Beyond the $100 million cap, do you support the Volcker rule?
In principle it pushes in the right direction. My argument in favor of hedge funds is that too big to fail is bad, and small enough to fail is good. By extension, I don’t particularly favor hedge funds inside big banks, because the parent company is too big to fail. You saw that in the 2008 crisis, when parent companies were bailing out their hedge funds. That encourages the hedge funds to take on huge risks, because they know they’ll be rescued by deep-pocketed parents. I’m in favor of the Volcker rule because it tells banks they can’t own hedge funds. It also goes a step further, to say can’t have undeclared internal quasi-hedge funds—in other words, proprietary trading desks. My worry there is implementation, because it’s difficult to draw the line between legitimate client-related hedging and a big bet taken with its own capital. The first part of the rule is unambiguously good. The second part is good in principle but tricky in practice.
Why do you consider it a good thing when a hedge fund trades with its own funds, but bad when a bank does proprietary trading?
When a hedge fund trades with its own money, it’s literally the personal savings of the hedge-fund manager, who nearly always puts his or her own money into the pot. That really focuses the mind. It’s a totally different proposition at a proprietary trading desk within a big bank, because it’s the shareholders’ money, not the trader’s money. The incentive for the traders is to take as much risk as possible, because if they get it right they get big bonuses, and if they get it wrong the worst case scenario is that the stock goes down, which doesn’t impact them directly.

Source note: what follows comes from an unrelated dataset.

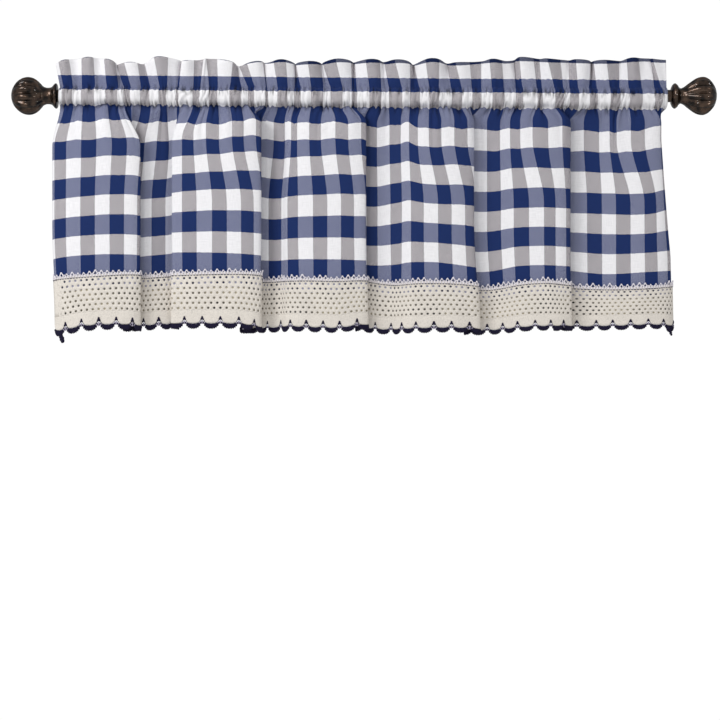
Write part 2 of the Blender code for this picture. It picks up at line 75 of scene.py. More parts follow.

In moving this risk out of the Goldman Sachs and Morgan Stanleys of the world into hedge funds, how do you prevent hedge funds from becoming the behemoths you just broke up?
There’s no guarantee against them following the same trajectory as the investment banks in the future—of gradually getting bigger, going public, relaxing their risk controls, and eventually posing a risk to the system. But for the moment, they’re not behemoths. They’re the one part of the financial system that wasn’t bailed out in 2008.